El Clasico delivers powerful political message in the absence of goals

BARCELONA, SPAIN - DECEMBER 18: Lionel Messi of FC Barcelona looks on prior to the Liga match between FC Barcelona and Real Madrid CF at Camp Nou on December 18, 2019 in Barcelona, Spain. (Photo by Quality Sport Images/Getty Images)
Lionel Messi of FC Barcelona looks on prior to the Liga match between FC Barcelona and Real Madrid CF at Camp Nou on Dec. 18, 2019 in Barcelona, Spain. (Quality Sport Images/Getty Images)

The entire point of rescheduling the ever-cataclysmic Clasico, the first of the season pitting FC Barcelona against blood-rivals Real Madrid, was to deny Catalonia’s separatist movement from hijacking the global mega-event for its political purposes.

Officially, the story was that the game’s security couldn’t be safeguarded on Oct. 26, when it had originally been slated to be played in Barcelona. Because 12 days earlier, nine of the 12 organizers of an unsanctioned Catalan independence referendum two years prior had been sentenced to around a decade of prison time for sedition by the Spanish Supreme Court. That had resulted in mass protests and blockades of major thoroughfares and airports around Barcelona and elsewhere.

But the principals involved — the clubs, the federation, the government, local police forces — all insisted that the game could proceed safely. La Liga president Javier Tebas, who is outspoken in his opposition to Catalan independence, nevertheless decided that the game had to be moved for reasons beyond the league’s control – and then tried to schedule it in the best possible slot for the Asian TV market, further inflaming the situation.

It was obvious that Tebas worried the game, one of the two showpiece events on the Spanish calendar, would turn into an elaborate political outcry for a sovereign Catalan state. Barca, after all, is considered the physical manifestation of Catalan identity and the independence movement, even though the club is careful not to take overt political stances — it did condemn the prison sentences.

Eventually, the game was rescheduled for the Camp Nou on Wednesday after several options for other venues had been dismissed. But, paradoxically, the situation was at least as tense then as two months earlier, if not more so.

Thousands of police and security forces were deployed as one protest organizer claimed it had signed up 25,000 people to create blockades to the stadium.

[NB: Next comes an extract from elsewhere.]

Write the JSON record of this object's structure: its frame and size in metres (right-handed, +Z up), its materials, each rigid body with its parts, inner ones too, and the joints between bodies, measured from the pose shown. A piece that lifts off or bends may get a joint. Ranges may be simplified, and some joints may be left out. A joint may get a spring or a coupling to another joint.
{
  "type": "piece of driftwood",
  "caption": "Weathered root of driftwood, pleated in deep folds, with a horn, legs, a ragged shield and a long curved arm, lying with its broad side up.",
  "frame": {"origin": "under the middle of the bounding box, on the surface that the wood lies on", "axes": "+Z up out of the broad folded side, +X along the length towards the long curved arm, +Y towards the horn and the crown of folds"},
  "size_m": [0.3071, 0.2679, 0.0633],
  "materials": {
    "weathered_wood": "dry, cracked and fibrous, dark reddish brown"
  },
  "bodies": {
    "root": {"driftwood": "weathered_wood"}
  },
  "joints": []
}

There were worries about a mass pitch invasion. Barca, for its part, called for protests to be conducted peacefully.

Unusually, Barca and Real assembled at the same hotel ahead of the game and traveled to the stadium together, in order to shield the visitors in a convoy. Before the game, peaceful protests did indeed take place outside. And there was in fact a brief blockade, per the Associated Press.

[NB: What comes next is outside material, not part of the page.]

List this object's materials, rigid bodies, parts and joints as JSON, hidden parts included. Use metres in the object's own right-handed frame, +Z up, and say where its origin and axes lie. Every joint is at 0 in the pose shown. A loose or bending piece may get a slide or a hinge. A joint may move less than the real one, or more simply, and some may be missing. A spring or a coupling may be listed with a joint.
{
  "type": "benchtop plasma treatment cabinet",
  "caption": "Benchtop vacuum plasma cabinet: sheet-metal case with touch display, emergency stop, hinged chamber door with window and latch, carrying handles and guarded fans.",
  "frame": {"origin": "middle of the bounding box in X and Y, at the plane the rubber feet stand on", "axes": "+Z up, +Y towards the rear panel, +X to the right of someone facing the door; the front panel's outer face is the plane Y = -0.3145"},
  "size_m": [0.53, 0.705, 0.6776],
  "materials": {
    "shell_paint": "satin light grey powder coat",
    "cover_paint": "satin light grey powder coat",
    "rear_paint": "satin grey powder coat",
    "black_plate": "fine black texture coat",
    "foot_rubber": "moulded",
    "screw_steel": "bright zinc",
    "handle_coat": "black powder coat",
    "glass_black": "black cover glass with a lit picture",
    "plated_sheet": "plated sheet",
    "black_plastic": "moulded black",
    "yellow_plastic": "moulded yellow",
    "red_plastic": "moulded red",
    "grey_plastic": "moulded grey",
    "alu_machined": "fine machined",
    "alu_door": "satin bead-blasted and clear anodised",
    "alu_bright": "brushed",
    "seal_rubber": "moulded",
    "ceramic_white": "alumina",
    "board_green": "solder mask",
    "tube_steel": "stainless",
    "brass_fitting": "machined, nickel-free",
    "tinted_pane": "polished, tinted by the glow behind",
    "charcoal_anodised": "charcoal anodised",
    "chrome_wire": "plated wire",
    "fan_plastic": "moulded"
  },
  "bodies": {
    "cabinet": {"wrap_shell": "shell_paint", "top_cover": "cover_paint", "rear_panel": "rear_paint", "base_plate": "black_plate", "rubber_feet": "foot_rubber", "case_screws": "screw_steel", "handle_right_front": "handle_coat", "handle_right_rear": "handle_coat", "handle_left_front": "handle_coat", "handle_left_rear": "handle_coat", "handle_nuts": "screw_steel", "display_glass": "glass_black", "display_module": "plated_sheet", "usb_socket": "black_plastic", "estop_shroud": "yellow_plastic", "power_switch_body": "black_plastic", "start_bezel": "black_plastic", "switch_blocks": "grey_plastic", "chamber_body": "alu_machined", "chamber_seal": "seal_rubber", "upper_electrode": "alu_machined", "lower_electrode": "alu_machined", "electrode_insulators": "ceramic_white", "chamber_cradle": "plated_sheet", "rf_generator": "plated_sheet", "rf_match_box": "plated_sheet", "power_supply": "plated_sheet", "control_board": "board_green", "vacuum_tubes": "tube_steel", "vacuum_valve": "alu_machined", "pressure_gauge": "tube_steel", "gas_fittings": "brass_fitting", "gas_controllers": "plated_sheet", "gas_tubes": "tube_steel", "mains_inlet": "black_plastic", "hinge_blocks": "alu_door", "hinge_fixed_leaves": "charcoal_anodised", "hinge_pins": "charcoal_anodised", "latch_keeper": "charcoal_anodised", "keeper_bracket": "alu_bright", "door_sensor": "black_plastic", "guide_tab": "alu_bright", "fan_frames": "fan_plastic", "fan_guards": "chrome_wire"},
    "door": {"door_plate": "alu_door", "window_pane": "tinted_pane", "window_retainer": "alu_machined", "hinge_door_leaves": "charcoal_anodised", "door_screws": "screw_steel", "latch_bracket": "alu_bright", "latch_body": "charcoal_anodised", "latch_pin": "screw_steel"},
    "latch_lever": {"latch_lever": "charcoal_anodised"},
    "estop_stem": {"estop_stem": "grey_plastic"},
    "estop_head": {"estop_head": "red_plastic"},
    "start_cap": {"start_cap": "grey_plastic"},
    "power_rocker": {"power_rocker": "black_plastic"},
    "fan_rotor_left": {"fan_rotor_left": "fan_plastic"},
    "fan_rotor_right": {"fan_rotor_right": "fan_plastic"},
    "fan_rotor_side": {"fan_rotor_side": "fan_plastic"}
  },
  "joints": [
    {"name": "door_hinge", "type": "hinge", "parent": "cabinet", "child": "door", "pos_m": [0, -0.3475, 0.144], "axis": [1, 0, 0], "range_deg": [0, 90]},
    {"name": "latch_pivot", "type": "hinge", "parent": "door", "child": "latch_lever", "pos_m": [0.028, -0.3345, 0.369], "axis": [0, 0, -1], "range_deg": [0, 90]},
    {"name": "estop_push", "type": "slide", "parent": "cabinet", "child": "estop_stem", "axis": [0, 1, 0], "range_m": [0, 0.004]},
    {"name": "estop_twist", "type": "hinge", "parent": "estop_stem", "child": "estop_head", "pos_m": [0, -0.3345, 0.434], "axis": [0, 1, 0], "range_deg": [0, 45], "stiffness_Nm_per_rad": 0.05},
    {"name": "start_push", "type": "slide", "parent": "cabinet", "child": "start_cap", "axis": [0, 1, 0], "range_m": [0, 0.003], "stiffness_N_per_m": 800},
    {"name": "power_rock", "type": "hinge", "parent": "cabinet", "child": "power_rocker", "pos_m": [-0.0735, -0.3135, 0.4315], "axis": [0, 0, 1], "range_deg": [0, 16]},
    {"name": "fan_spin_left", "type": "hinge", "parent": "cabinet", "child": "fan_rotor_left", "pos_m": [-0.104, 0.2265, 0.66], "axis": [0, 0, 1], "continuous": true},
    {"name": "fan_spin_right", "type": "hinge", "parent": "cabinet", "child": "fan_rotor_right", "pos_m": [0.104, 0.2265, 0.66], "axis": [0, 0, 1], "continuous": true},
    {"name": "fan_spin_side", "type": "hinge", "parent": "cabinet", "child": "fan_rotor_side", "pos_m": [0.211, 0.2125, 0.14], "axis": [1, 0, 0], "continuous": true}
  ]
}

But the real disruption came in the 56th minute, when fans threw yellow balls with messages for freedom and dialogue with the Spanish government, which has refused to even discuss Catalan demands. The game was interrupted for a spell as signs were held up and home fans chanted “Freedom for political prisoners.”

All things considered, it was brief and quite tame, and even though the world feed quickly switched to a bird’s-eye-view that made it hard to see what was happening on the field, the point had been made nonetheless, and peacefully so.

Actual violence did appear to break out after the game, as protesters reportedly clashed with police, according to early reports.

By then, the first goalless Clasico in more than 17 years had unfolded in a predictably testy match. Even without the injured Eden Hazard, Real was the better team in the first half as Barca suffered without its midfield orchestrator Sergio Busquets, who was inexplicably benched.

Gerard Piqué and Sergio Ramos saved balls off the lines of their respective goals, and Real’s Raphaël Varane had a credible but ignored claim for a penalty before the intermission. At the other end of it, Lionel Messi uncharacteristically scuffed a sumptuous chance while Gareth Bale was denied a goal. Earlier in the sequence, Rodrygo Goes had been offside by a fraction in a more open but sloppy second half.

And so the balance between these teams was preserved. They remain level at 36 points atop La Liga. And they remain even with 72 league head-to-head wins apiece. Meanwhile, Messi and Real striker Karim Benzema are still tied at 12 goals atop the scoring charts.

But Real avoided last year’s humiliation, when it lost 5-1 at Camp Nou even as Messi was injured. It still has just one La Liga victory there since 2012, but Zinedine Zidane will feel good about the display, as his team had plainly edged Ernesto Valverde’s.

That won’t be what anybody remembers about this game though, because it wasn’t a memorable game. In fact, by the rarified standards of this rivalry, which very rarely disappoints, this game itself was instantly forgettable. Its actual legacy will be the foolhardy decision to postpone it, only to make it more politically loaded than it had been in the first place.

Because in the absence of entertaining soccer, or even a goal, only the protests stood out. And, in the end, the separatists got exactly what they’d hoped for in the world’s most anticipated league match: visibility.